THE EXERCISE: Copy each line exactly. Leave nothing out.

(Stored items)
▶

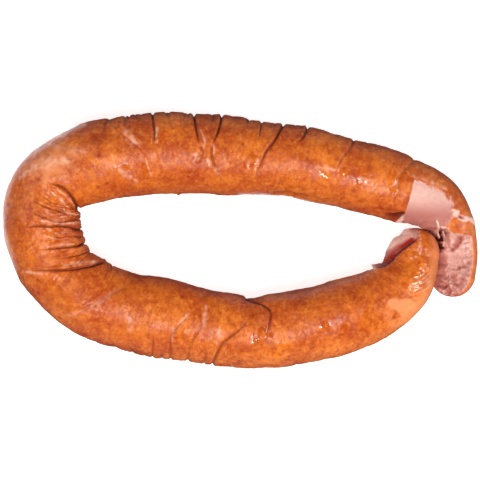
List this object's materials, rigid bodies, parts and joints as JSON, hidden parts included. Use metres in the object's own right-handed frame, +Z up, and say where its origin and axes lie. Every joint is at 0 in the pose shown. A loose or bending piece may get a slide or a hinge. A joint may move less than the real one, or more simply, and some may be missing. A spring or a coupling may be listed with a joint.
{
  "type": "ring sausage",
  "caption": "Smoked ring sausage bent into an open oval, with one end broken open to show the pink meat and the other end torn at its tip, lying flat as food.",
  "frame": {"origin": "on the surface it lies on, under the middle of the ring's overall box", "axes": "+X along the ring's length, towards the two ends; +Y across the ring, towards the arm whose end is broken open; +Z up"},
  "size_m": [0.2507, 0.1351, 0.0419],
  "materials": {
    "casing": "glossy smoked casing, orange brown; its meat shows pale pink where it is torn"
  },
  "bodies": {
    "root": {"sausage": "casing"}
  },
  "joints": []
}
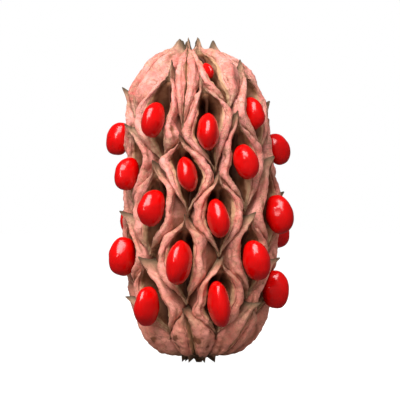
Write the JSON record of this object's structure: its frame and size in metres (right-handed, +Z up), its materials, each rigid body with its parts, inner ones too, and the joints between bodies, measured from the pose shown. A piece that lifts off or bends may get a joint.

◀

SOLVED EXERCISE:
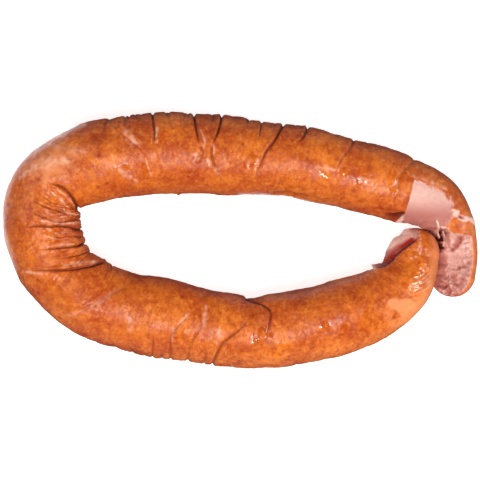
List this object's materials, rigid bodies, parts and joints as JSON, hidden parts included. Use metres in the object's own right-handed frame, +Z up, and say where its origin and axes lie. Every joint is at 0 in the pose shown. A loose or bending piece may get a slide or a hinge. A joint may move less than the real one, or more simply, and some may be missing. A spring or a coupling may be listed with a joint.
{
  "type": "ring sausage",
  "caption": "Smoked ring sausage bent into an open oval, with one end broken open to show the pink meat and the other end torn at its tip, lying flat as food.",
  "frame": {"origin": "on the surface it lies on, under the middle of the ring's overall box", "axes": "+X along the ring's length, towards the two ends; +Y across the ring, towards the arm whose end is broken open; +Z up"},
  "size_m": [0.2507, 0.1351, 0.0419],
  "materials": {
    "casing": "glossy smoked casing, orange brown; its meat shows pale pink where it is torn"
  },
  "bodies": {
    "root": {"sausage": "casing"}
  },
  "joints": []
}
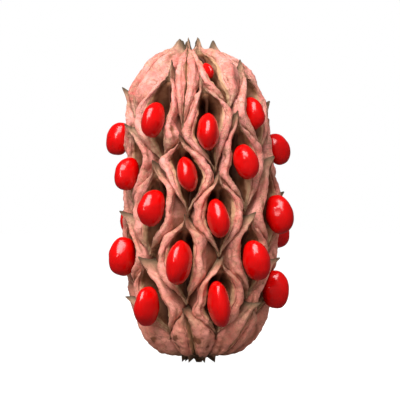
Write the JSON record of this object's structure: its frame and size in metres (right-handed, +Z up), its materials, each rigid body with its parts, inner ones too, and the joints between bodies, measured from the pose shown. A piece that lifts off or bends may get a joint.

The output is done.